**Dataset rows:**
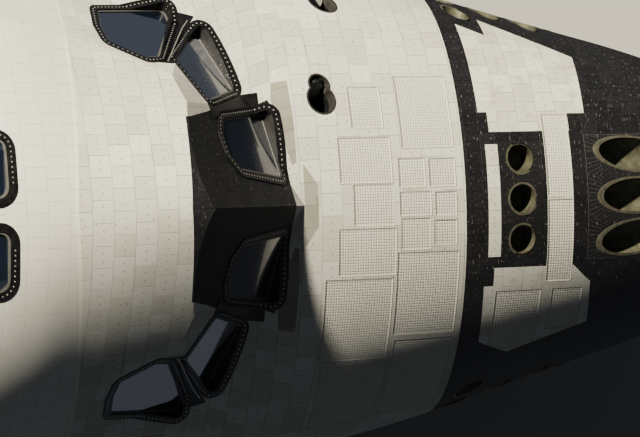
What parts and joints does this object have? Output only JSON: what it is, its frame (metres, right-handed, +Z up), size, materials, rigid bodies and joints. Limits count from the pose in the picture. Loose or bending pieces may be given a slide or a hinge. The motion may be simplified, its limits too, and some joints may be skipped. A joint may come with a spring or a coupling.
{
  "type": "space shuttle forward fuselage",
  "caption": "Tiled nose section of a winged orbiter: hollow crew cabin with windshield, thruster module, hatches and lowered nose gear; bolts to the mid fuselage.",
  "frame": {"origin": "on the aft face of the aft bulkhead, on the centre line, where the round upper lobe of the section has its centre", "axes": "+X forward to the nose, +Y to port, +Z up; the aft face is at X = 0"},
  "size_m": [8.7732, 5.334, 7.2898],
  "materials": {
    "white_tile": "matt silica tile, white glaze, light smudges",
    "black_tile": "satin silica tile, black glaze, scuffed",
    "carbon_cap": "matt coated carbon composite",
    "window_glass": "clear, coated",
    "thruster_bell": "heat-stained",
    "primed_alloy": "satin primer",
    "bare_alloy": "machined",
    "gear_paint": "gloss",
    "tyre_rubber": "worn",
    "wheel_alloy": "forged, satin",
    "cabin_paint": "matt",
    "seat_cloth": "woven"
  },
  "bodies": {
    "root": {"nose_cap": "carbon_cap", "thruster_module": "white_tile", "upper_fuselage": "white_tile", "lower_fuselage": "black_tile", "aft_bulkhead": "primed_alloy", "up_thrusters": "thruster_bell", "forward_thrusters": "thruster_bell", "side_thrusters_port": "thruster_bell", "side_thrusters_starboard": "thruster_bell", "down_thrusters_port": "thruster_bell", "down_thrusters_starboard": "thruster_bell", "wheel_well": "primed_alloy", "gear_door_port": "black_tile", "gear_door_starboard": "black_tile", "aft_window_port": "window_glass", "aft_window_starboard": "window_glass", "flight_deck": "cabin_paint", "mid_deck": "cabin_paint", "instrument_panel": "cabin_paint", "aft_console": "cabin_paint", "seat_port": "seat_cloth", "seat_starboard": "seat_cloth", "gear_leg": "gear_paint", "drag_brace": "gear_paint", "tank_fitting": "bare_alloy", "windshield_forward_port": "window_glass", "windshield_forward_starboard": "window_glass", "windshield_middle_port": "window_glass", "windshield_middle_starboard": "window_glass", "windshield_side_port": "window_glass", "windshield_side_starboard": "window_glass", "overhead_window_port": "window_glass", "overhead_window_starboard": "window_glass"},
    "side_hatch": {"side_hatch": "white_tile", "side_hatch_window": "window_glass"},
    "airlock_hatch": {"airlock_hatch": "primed_alloy"},
    "star_tracker_door_top": {"star_tracker_door_top": "white_tile"},
    "star_tracker_door_side": {"star_tracker_door_side": "white_tile"},
    "air_data_probe_port": {"air_data_probe_port": "black_tile"},
    "air_data_probe_starboard": {"air_data_probe_starboard": "black_tile"},
    "nose_steering": {"steering_post": "gear_paint"},
    "nose_wheels": {"tyre_port": "tyre_rubber", "tyre_starboard": "tyre_rubber", "wheel_port": "wheel_alloy", "wheel_starboard": "wheel_alloy"}
  },
  "joints": [
    {"name": "side_hatch", "type": "hinge", "parent": "root", "child": "side_hatch", "pos_m": [1.95771, 2.55843, -1.2412], "axis": [-0.9929, 0.1191, 0], "range_deg": [0, 90]},
    {"name": "air_data_probe_port", "type": "hinge", "parent": "root", "child": "air_data_probe_port", "pos_m": [5.8455, 1.59344, -2.08336], "axis": [-0.9683, 0.2185, -0.1209], "range_deg": [0, 180]},
    {"name": "air_data_probe_starboard", "type": "hinge", "parent": "root", "child": "air_data_probe_starboard", "pos_m": [5.8455, -1.59344, -2.08336], "axis": [0.9683, 0.2185, 0.1209], "range_deg": [0, 180]},
    {"name": "star_tracker_door_top", "type": "hinge", "parent": "root", "child": "star_tracker_door_top", "pos_m": [3.92261, 1.12069, 0.62321], "axis": [-0.964, 0.131, 0.2315], "range_deg": [0, 90]},
    {"name": "star_tracker_door_side", "type": "hinge", "parent": "root", "child": "star_tracker_door_side", "pos_m": [4.14788, 1.90907, -0.20836], "axis": [-0.9574, 0.236, 0.1662], "range_deg": [0, 90]},
    {"name": "airlock_hatch", "type": "hinge", "parent": "root", "child": "airlock_hatch", "pos_m": [0.094, 0.534, -1.016], "axis": [0, 0, 1], "range_deg": [0, 90]},
    {"name": "nose_steering", "type": "hinge", "parent": "root", "child": "nose_steering", "pos_m": [5.334, 0, -3.81], "axis": [0, 0, 1], "range_deg": [-10, 10]},
    {"name": "nose_wheel_spin", "type": "hinge", "parent": "nose_steering", "child": "nose_wheels", "pos_m": [5.334, 0, -4.2164], "axis": [0, 1, 0], "continuous": true}
  ]
}
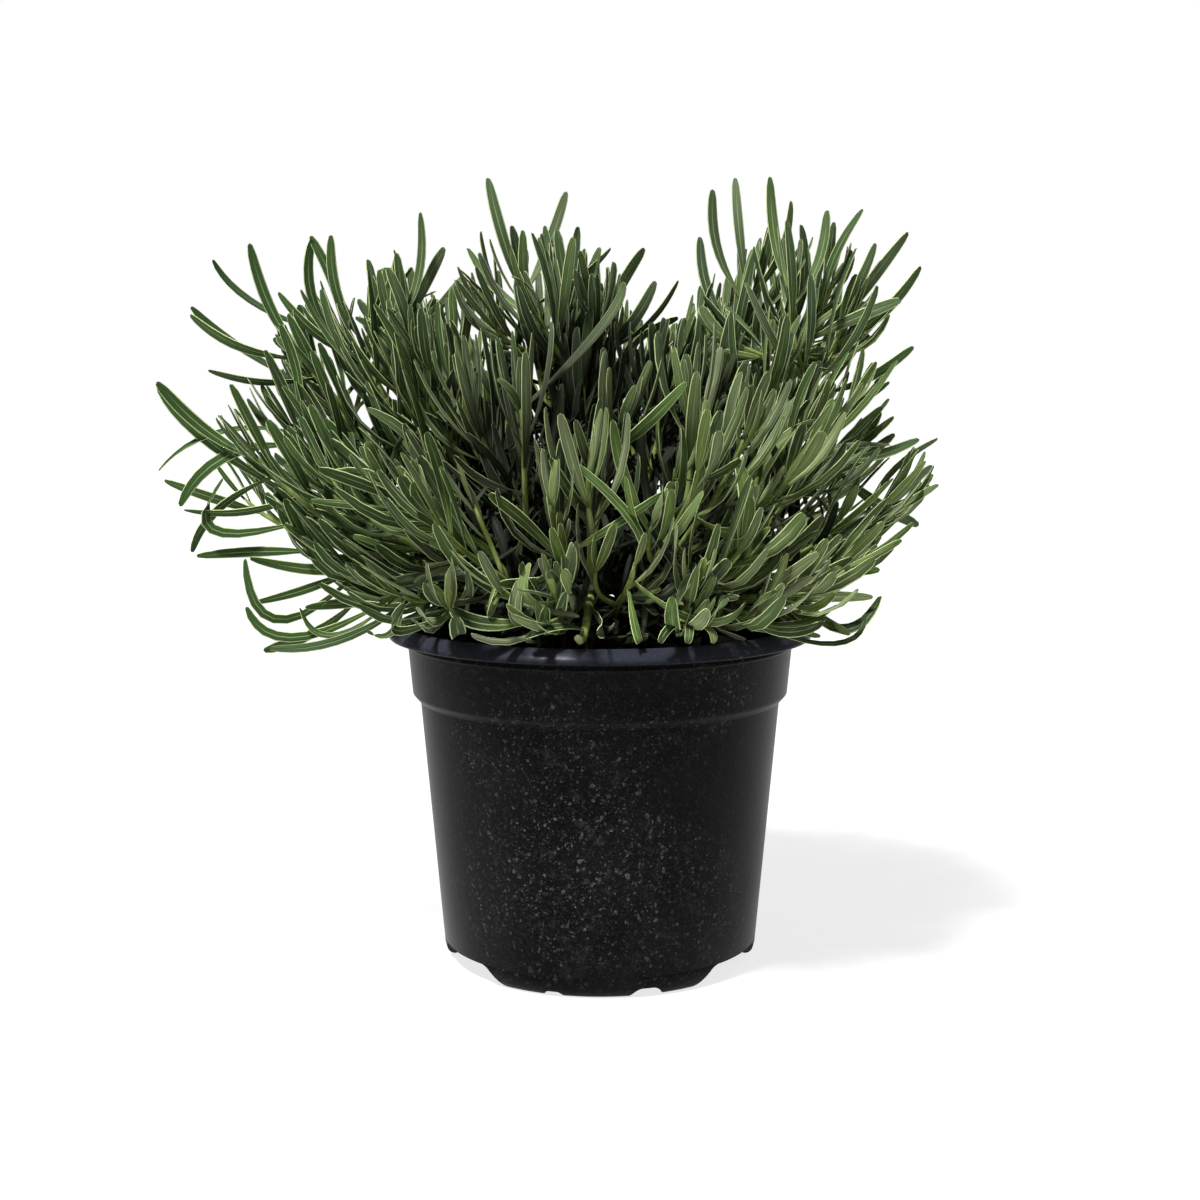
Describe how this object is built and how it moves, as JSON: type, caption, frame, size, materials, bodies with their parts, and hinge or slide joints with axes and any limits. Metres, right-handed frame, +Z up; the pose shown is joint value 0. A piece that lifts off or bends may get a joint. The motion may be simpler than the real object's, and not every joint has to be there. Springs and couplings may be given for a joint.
{
  "type": "potted lavender",
  "caption": "Bushy lavender plant without flowers, with narrow grey-green leaves on square stems, in a round black nursery pot filled with soil.",
  "frame": {"origin": "middle of the pot's flat base, on the surface that it stands on", "axes": "+Z up along the pot's axis, +X to the right and -Y towards someone who looks at the front"},
  "size_m": [0.359, 0.279, 0.345],
  "materials": {
    "pot_plastic": "matt black plastic with pale water marks",
    "potting_soil": "crumbly dark potting mix",
    "lavender": "grey-green downy leaves on yellow-green stems"
  },
  "bodies": {
    "root": {"pot": "pot_plastic", "potting_soil": "potting_soil", "stem_01": "lavender", "stem_02": "lavender", "stem_03": "lavender", "stem_04": "lavender", "stem_05": "lavender", "stem_06": "lavender", "stem_07": "lavender", "stem_08": "lavender", "stem_09": "lavender", "stem_10": "lavender", "stem_11": "lavender", "stem_12": "lavender", "stem_13": "lavender", "stem_14": "lavender", "stem_15": "lavender", "stem_16": "lavender", "stem_17": "lavender", "stem_18": "lavender", "stem_19": "lavender", "stem_20": "lavender", "stem_21": "lavender", "stem_22": "lavender", "stem_23": "lavender", "stem_24": "lavender", "stem_25": "lavender", "stem_26": "lavender", "stem_27": "lavender", "stem_28": "lavender", "stem_29": "lavender", "stem_30": "lavender", "stem_31": "lavender", "stem_32": "lavender"}
  },
  "joints": []
}
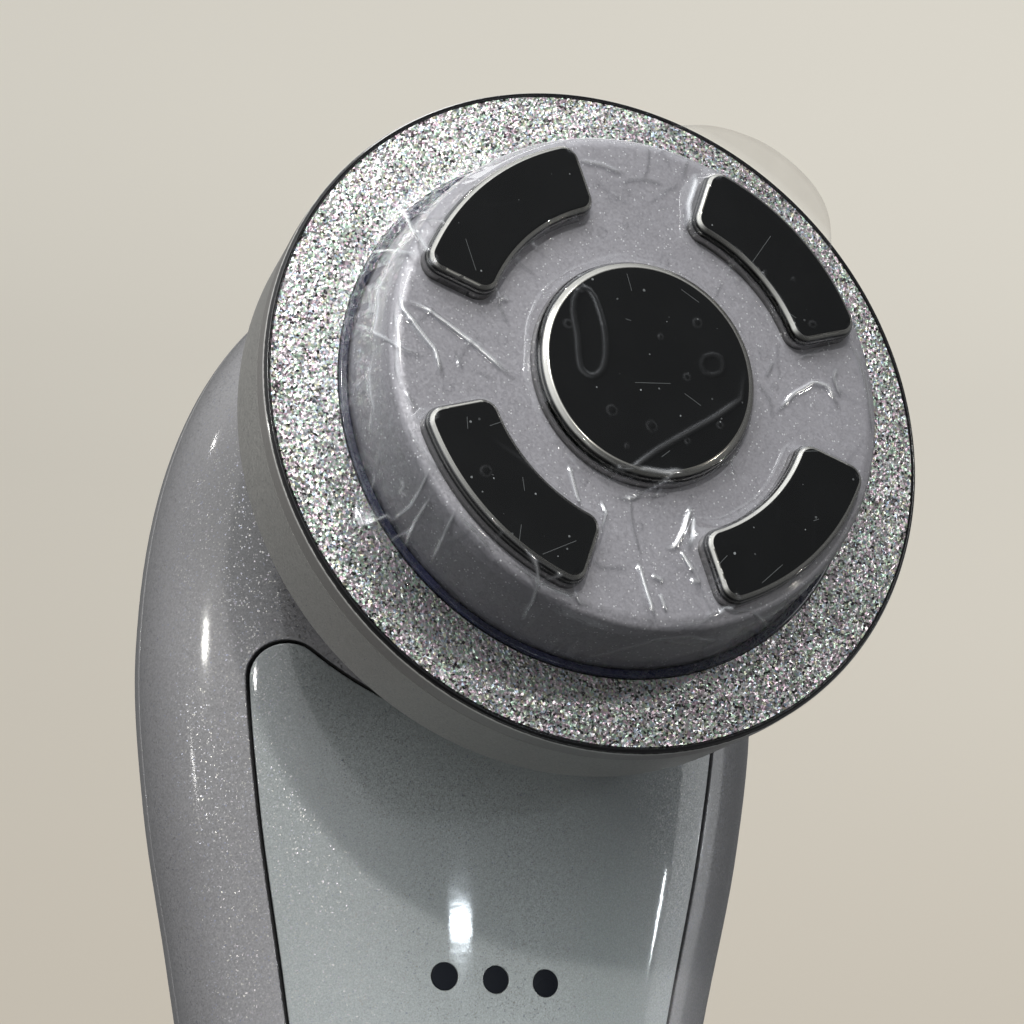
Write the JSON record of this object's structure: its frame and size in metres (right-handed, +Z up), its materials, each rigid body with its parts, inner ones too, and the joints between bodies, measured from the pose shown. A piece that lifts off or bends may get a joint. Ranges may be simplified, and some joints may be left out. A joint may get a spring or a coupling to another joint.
{
  "type": "facial toning device",
  "caption": "Hand-held facial toning device: a tipped round electrode head on a bulb-topped, waisted handle with a front panel and press buttons.",
  "frame": {"origin": "centre of the bounding box's bottom face, on the foot's plane, with X = 0 on the device's mirror plane", "axes": "+Z up the handle from the foot to the head, -Y out of the face, the panel and the buttons, +X to the right as seen from behind the device"},
  "size_m": [0.0502, 0.0533, 0.1774],
  "materials": {
    "pearl_body": "pearl lilac-grey moulding with a fine glitter under a gloss coat",
    "pearl_panel": "pearl grey-green gloss moulding with a fine glitter",
    "black_line": "black liner, seen as a line round the panel",
    "foot_rubber": "dark grey rubber",
    "screw_steel": "plain steel",
    "button_silver": "satin silver cap",
    "ring_gunmetal": "gunmetal paint, semi-gloss",
    "dome_silicone": "translucent silicone",
    "switch_black": "black moulding",
    "window_black": "smoked black light window",
    "led_body": "pale diode body",
    "circuit_board": "green solder mask on glass-epoxy board",
    "chip_black": "black moulded package",
    "frame_grey": "grey moulding",
    "cell_sleeve": "metal can in a blue shrink sleeve",
    "foam_pad": "dark foam rubber",
    "nickel_strip": "nickel strip",
    "lead_insulation": "red insulated wire",
    "port_shell": "drawn steel shell",
    "brass_post": "turned brass",
    "ferrite": "dark ferrite with a copper coil",
    "tin_can": "tinned sheet",
    "neck_grey": "grey moulding",
    "gasket_black": "black rubber",
    "collar_grey": "satin grey drum wall",
    "light_ring_navy": "dark blue translucent ring",
    "glitter_silver": "silver flake in a clear gloss layer",
    "rim_black": "black gloss paint over a metal ring",
    "puck_lilac": "lilac-grey moulding with a fine sparkle",
    "black_chrome": "polished black chrome",
    "clear_film": "clear stretched film with a pull tab"
  },
  "bodies": {
    "handle": {"front_housing": "pearl_body", "rear_housing": "pearl_body", "front_panel": "pearl_panel", "panel_liner": "black_line", "base_cap": "pearl_body", "foot_pad": "foot_rubber", "housing_screws": "screw_steel", "power_button_ring": "ring_gunmetal", "power_button_dome": "dome_silicone", "level_button_ring": "ring_gunmetal", "level_button_dome": "dome_silicone", "button_switches": "switch_black", "indicator_windows": "window_black", "indicator_leds": "led_body", "main_board": "circuit_board", "board_parts": "chip_black", "board_screws": "screw_steel", "inner_frame": "frame_grey", "battery_cell": "cell_sleeve", "battery_pads": "foam_pad", "battery_tabs": "nickel_strip", "battery_leads": "lead_insulation", "charge_board": "circuit_board", "usb_port": "port_shell", "usb_tongue": "switch_black", "driver_board": "circuit_board", "driver_posts": "brass_post", "rf_transformer": "ferrite", "shield_can": "tin_can", "head_harness": "lead_insulation", "neck_tube": "neck_grey", "neck_gasket": "gasket_black", "neck_screws": "screw_steel", "head_collar": "collar_grey", "frame_screws": "screw_steel", "head_frame": "frame_grey", "led_board": "circuit_board", "ring_leds": "led_body", "light_ring": "light_ring_navy", "glitter_ring": "glitter_silver", "rim_ring": "rim_black", "electrode_carrier": "puck_lilac", "carrier_screws": "screw_steel", "electrode_board": "circuit_board", "electrode_screws": "screw_steel", "temperature_sensor": "chip_black", "centre_electrode": "black_chrome", "arc_electrode_upper_left": "black_chrome", "arc_electrode_upper_right": "black_chrome", "arc_electrode_lower_left": "black_chrome", "arc_electrode_lower_right": "black_chrome", "protective_film": "clear_film"},
    "power_button": {"power_button": "button_silver"},
    "level_button": {"level_button": "button_silver"}
  },
  "joints": [
    {"name": "power_button_press", "type": "slide", "parent": "handle", "child": "power_button", "axis": [0, 0.9936, -0.1132], "range_m": [0, 0.0005], "stiffness_N_per_m": 3000, "springref_m": -0.0003, "deforming": ["power_button_dome"]},
    {"name": "level_button_press", "type": "slide", "parent": "handle", "child": "level_button", "axis": [0, 0.9936, -0.1132], "range_m": [0, 0.0005], "stiffness_N_per_m": 3000, "springref_m": -0.0003, "deforming": ["level_button_dome"]}
  ]
}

**Your task:** Write out every line of the preceding listing that contains "joints".

**Written solution:**
What parts and joints does this object have? Output only JSON: what it is, its frame (metres, right-handed, +Z up), size, materials, rigid bodies and joints. Limits count from the pose in the picture. Loose or bending pieces may be given a slide or a hinge. The motion may be simplified, its limits too, and some joints may be skipped. A joint may come with a spring or a coupling.
  "joints": [
Describe how this object is built and how it moves, as JSON: type, caption, frame, size, materials, bodies with their parts, and hinge or slide joints with axes and any limits. Metres, right-handed frame, +Z up; the pose shown is joint value 0. A piece that lifts off or bends may get a joint. The motion may be simpler than the real object's, and not every joint has to be there. Springs and couplings may be given for a joint.
  "joints": []
Write the JSON record of this object's structure: its frame and size in metres (right-handed, +Z up), its materials, each rigid body with its parts, inner ones too, and the joints between bodies, measured from the pose shown. A piece that lifts off or bends may get a joint. Ranges may be simplified, and some joints may be left out. A joint may get a spring or a coupling to another joint.
  "joints": [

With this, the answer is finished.